After the motion was filed, PMSD revised Policy 913. The relevant part of revised Policy 913 states:
The Board prohibits the use of students and staff members for soliciting, advertising, or promoting nonschool events, organizations, groups, or individuals during the school day or at school-sponsored locations or events not otherwise open to nonschool organizations, groups, or individuals.
During the school day, only literature and materials directly related to school district activities or that contribute significantly to district instructional programs may be disseminated to or through students and staff members. Prohibited materials may never be distributed or used at any time.
A review of any nonschool written materials under this policy will not discriminate on the basis of content or viewpoint, except that prohibited materials will be rejected, as will any materials that do not comply with Board policy, administrative procedures, or written announcements relating to the proposed nonschool sponsored materials.
Appropriate literature and materials relevant to nonschool organizations, groups or individuals may be disseminated by school sponsored organizations involved in such activities as fundraising and community service, contingent upon approval by the Superintendent and/or designee.
In its argument against the motion, PMSD asserted that K.A. will not succeed on the merits of her claims. PMSD argued: (a) K.A.’s speech was not personal; (b) Policy 913 comports with the First Amendment under a nonpublic forum analysis; (c) the school district’s actions also pass the Tinker test because the school acted out of concerns for safety and to avoid classroom disruptions; and (d) the suit is moot since the revised Policy 913 removes any ambiguities in the school district’s policy on the distribution of non-school related materials.
Ruling/Rationale: The district court granted K.A.’s motion for a preliminary injunction, allowing K.A. to distribute religious flyers to fellow students during non-instructional time at BEC, which includes the the school’s “mailboxes’ and literature distribution table. It concluded that K.A. was likely to succeed on the merits of her free speech claim because both original Policy 913 and revised Policy 913 failed to pass the Tinker test. The court rejected PMSD’s argument that the speech at issue is properly subject to forum analysis. Instead, it found that the expressive speech at issue was student speech.
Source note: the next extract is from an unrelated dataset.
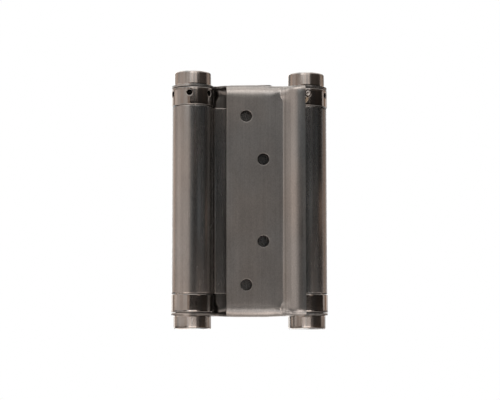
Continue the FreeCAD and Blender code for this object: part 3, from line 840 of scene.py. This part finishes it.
def build_cap(name, node, x, upper, body):
    foot, head = (EAR_TOP, 112.2) if upper else (EAR_LOW, 0.0)
    s = 1.0 if upper else -1.0
    rad, crown = 8.15, 8.05 if upper else 8.12
    pts = [(3.02, foot + s * 4.6), (3.02, foot + s * 0.15), (3.17, foot)]
    pts += [(5.5, foot), (rad - 0.15, foot), (rad - 0.04, foot + s * 0.04), (rad, foot + s * 0.15)]
    steps = 8
    rounding = 0.8
    for i in range(1, steps + 1):
        t = i / steps
        pts.append((rad + (crown - rad) * t, foot + s * (0.15 + (6.1 - 0.15 - rounding) * t)))
    pts += round_corner(crown, head, rounding, (1.0, s), 8)[1:]
    pts += [(crown - rounding - 0.6, head), (4.0, head), (0.0, head)]
    pts = [(0.0, foot + s * 4.6)] + pts
    obj = lathe(name, x, pts)
    shade(obj, 40)
    obj.data.materials.append(POLISHED)
    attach(obj, body)
    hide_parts(node)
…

It pointed out that forum analysis is typically employed in the context of speech at school when outside groups are seeking access to school facilities.
The court first noted that, in addition to the Tinker standard allowing school officials to prohibit personal student speech that causes substantial disruption, Supreme Court precedent allows school officials to regulate other type of student speech. Bethel School District No. 403 v. Fraser, 478 U.S. 675 (1986); allows school officials to prohibit lewd, vulgar or profane student speech; Hazelwood Sch. Dist. v. Kuhlmeier, 484 U.S. 260 (1988), allows school officials to regulate school-sponsored speech; and Morse v. Frederick, 551 U.S. 393 (2007), allows school officials to restrict student speech advocating drug use. The court also stressed that student speech is “personal” if it is “voluntary and not dictated by an individual or group.”
Although the court allowed that the speech in question, i.e., the flyer, is ”something of a hybrid of commercial and personal speech,” it rejected PMSD’s contention that the flyer “was not personal speech, but rather a solicitation from a third-party organization, and therefore Tinker should not apply.” Instead, the court determined Tinker provided the appropriate analytical framework because it found the flyer could be reasonably viewed as an attempt to proselytize K.A.’s personal religious beliefs. Determining that none of the carve-outs articulated in Tinker‘s progeny applied here, the court stated the question “is whether the school can articulate a specific and significant fear of disruption if K.A. was allowed to pass out her flyers.” It determined that PMSD’s citation of ”general safety concerns in allowing children to pass out flyers for events the school is unfamiliar with” was insufficient to satisfy the substantial disruption standard. The court, likewise, found PMSD’s argument “that allowing any type of third-party solicitation to be passed out would disrupt the learning environment” would not satisfy the standard. As a result, the court concluded that PMSD’s actions would fail the Tinker standard.
Although the district court had already disposed of the forum analysis argument, it stated that even assuming such analysis was appropriate, PMSD’s “actions were likely too broad and arbitrary to stand up to constitutional challenge.” While acknowledging “[t]he school district, as a nonpublic forum, would be entitled to put time, place, and manner restrictions on speech made on the school grounds so long as the restrictions were viewpoint neutral and reasonable in light of the school’s interest in the effectiveness of the forum’s intended purpose,” the court concluded “the Superintendent’s elusive criteria for determining which materials could be distributed is simply too broad and vague to be considered reasonable.” The court noted that the Superintendent’s “‘unfamiliarity’ with a given organization – without any procedure for establishing ‘familiarity’ – is a criteria ripe for abuse.”
K.A. v. Pocono Mountain Sch. Dist., No. 11-347 (M.D. Pa. Oct. 20, 2011)
[Editor's Note: Background on the suit is available in a March 2011 Legal Clips summary of an article in the Scranton Times-Tribune. The lawsuit, in which K.A. and her father are represented by Alliance Defense Fund, alleged that PMSD’s decision to censor the girl’s religious flyers violated her constitutional rights to free speech and equal protection. ADF's news release about the court's ruling is available here.
In a case highlighting the use of forum analysis involving access by an outside group, Legal Clips summarized a Minnesota federal district court's decision in Child Evangelism Fellowship of Minn. v. Minneapolis Special Sch. Dist. No. 1 in October 2011. The court denied an outside religious organization’s motion for a preliminary injunction that would have required a school district to grant it the additional benefits provided to participants in the district-sponsored after school program. The court determined that the school district had created a limited designated public forum when it set up its after school program, which allowed it to restrict access to the forum provided the restrictions were reasonable and viewpoint neutral.]